I felt myself paying special attention to the mood the weather was creating: it was cool, with a stronger than gentle breeze, the sun was still low and I had a desire to curl up in a warm ball and lose myself in my own thoughts. It’s the same feeling I have from mid-August to early September, when I feel at my most inspired. I have, for some time, tried to understand why this feeling envelopes me, so began documenting any scene that inspired this and posted them on Instagram. Furthermore, I have created a name and a fictional dictionary definition for this mini season:
Sautumn. (SAW-t-uh-m) noun. derivative.
A brief period when summer begins its transition into autumn. In the northern hemisphere runs from mid-August to early September.

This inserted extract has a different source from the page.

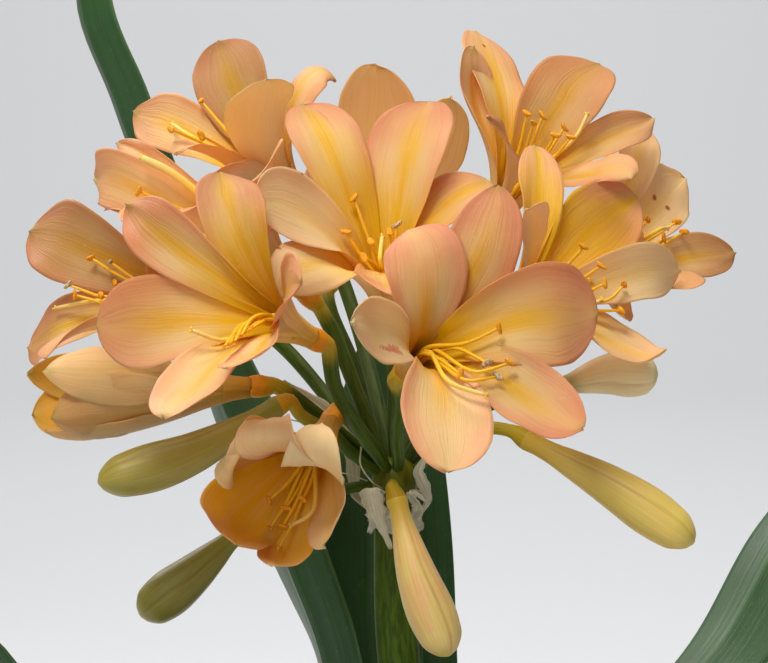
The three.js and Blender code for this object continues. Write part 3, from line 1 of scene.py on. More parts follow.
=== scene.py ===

As I have tried to rationalise this feeling, I have surmised it could be the consequence of childhood romanticism, when the change in season coincided with the beginning of a new school term, but I think it’s more than that: the hue of light subtly changes as the sun’s angle of projection reduces. Almost unnoticed, the shadows gently lengthen, and the surrounding environment purveys an aura of melancholic majesty, a graceful peak before it recedes into preservation against the winter chill, becoming ready to blossom again the following spring, thus continuing the circle of life.
I arrived at the village of Coleshill and needed a snack. Pausing at the village common I discovered my laughing friends again, floating and breakfasting on the pond. I smiled; they must have flown here after I disturbed them earlier. Swallowing a couple of dates, I noticed a leafless tree half submerged in the pond. As it lay in shadow it resembled a night scene: sleeping on one side, with its bare branches – illuminated by moonlight – vanishing into the darkness of the pool.
Leaving Coleshill, I arrived in an open, half-ploughed field punctuated with the unmistakable sound of metal cutting stem and rattling flint stones, underpinned by the drone of a tractor engine. I waited in shoulder-high wildflowers, hoping the driver would see me and not mistake me for a Prickly Poppy. Fortunately he spotted me, waved and turned 180° to begin the cutting of his next row.
There was an overriding theme of change developing on this walk. I soon came across a long pile of hedge trimmings. I stopped and paid specific attention to the hedge, the recently ploughed – now dirt – field and an intermittent buzzing sound of a ‘march’ of electricity pylons. I’ve already fictionalised ‘sautumn’, why not also create a collective noun too?
As the sun reached its zenith for the day it told me, along with my stomach, that it was lunchtime. Conveniently, I had arrived in the village of Winchmore Hill, a small 12th century settlement grouped round a Common, and it was here I sat and ate my sandwiches. Sitting there I noticed a set of 5-a-side football goals. I’m a fan of football, not because of the tribal posturing, but because it follows a set of rules that engage people from all cultures across the world. In a world beset by division, it’s heartening to know an activity exists that can unite.
As I neared the walk’s end in the village of Penn, the sound of chainsaws and tractor engines punctuating birdsong and dancing trees induced reflection of the powerful sense of seasonal change I had felt on this walk. As the northern hemisphere gently begins to turn its face away from the sun, the natural world begins its cycle of decline in the interest of preservation – I feel in awe of how miraculous and selfless this is. I pondered: if the health of the planet were as popular as football, maybe we, as humans, would do more to unite to attain the harmonious equilibrium required to protect the environment that is struggling to sustain us.